Estos esfuerzos han estado acompañados de debates internos. En el verano de 2025, la jerarquía eclesiástica tuvo que aclarar su postura luego de que surgieran talleres de capacitación para sacerdotes que buscaban prepararlos en estrategias de diálogo con actores del crimen organizado. La respuesta fue firme: la Iglesia no negocia con el narcotráfico. Su tarea, insistieron los obispos, es fortalecer el diálogo social, apoyar a las víctimas y promover un cambio que involucre a la sociedad y al Estado, sin ceder terreno a estructuras criminales.
El papel de la Iglesia, sin embargo, no se limita a reaccionar ante la violencia. Su trabajo en educación, salud y apoyo a sectores vulnerables sigue siendo un pilar para miles de comunidades. En zonas marginadas, las parroquias se convierten en centros de atención, comedores comunitarios o espacios de alfabetización. Es allí donde la espiritualidad se entrelaza con la acción social y donde el mensaje de fraternidad se traduce en hechos concretos.

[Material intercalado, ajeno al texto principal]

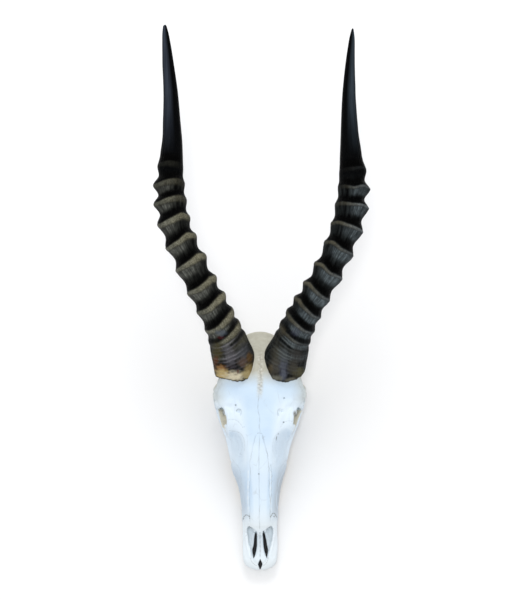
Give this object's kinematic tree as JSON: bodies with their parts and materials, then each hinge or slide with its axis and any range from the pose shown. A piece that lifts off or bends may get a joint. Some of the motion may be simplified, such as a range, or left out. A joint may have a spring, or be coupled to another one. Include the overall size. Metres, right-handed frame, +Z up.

Más allá de los templos y las homilías, el desafío de la Iglesia en México es sostener un diálogo auténtico que trascienda coyunturas políticas y discursos de ocasión. La paz no se construye con declaraciones, sino con procesos continuos de acercamiento, escucha y compromiso. En este terreno, la Iglesia mantiene una ventaja invaluable: su presencia territorial, su legitimidad en comunidades que confían en ella y su capacidad de articular esfuerzos colectivos.
En un país donde la polarización, la violencia y la desigualdad parecen marcar el pulso social, el trabajo de la Iglesia se mantiene como un recordatorio de que la paz es posible si se teje desde abajo, con paciencia, respeto y voluntad de encuentro. En cada misa, en cada reunión comunitaria, en cada abrazo compartido entre víctimas, el mensaje es el mismo: el diálogo no es debilidad, es el primer paso para una reconciliación duradera.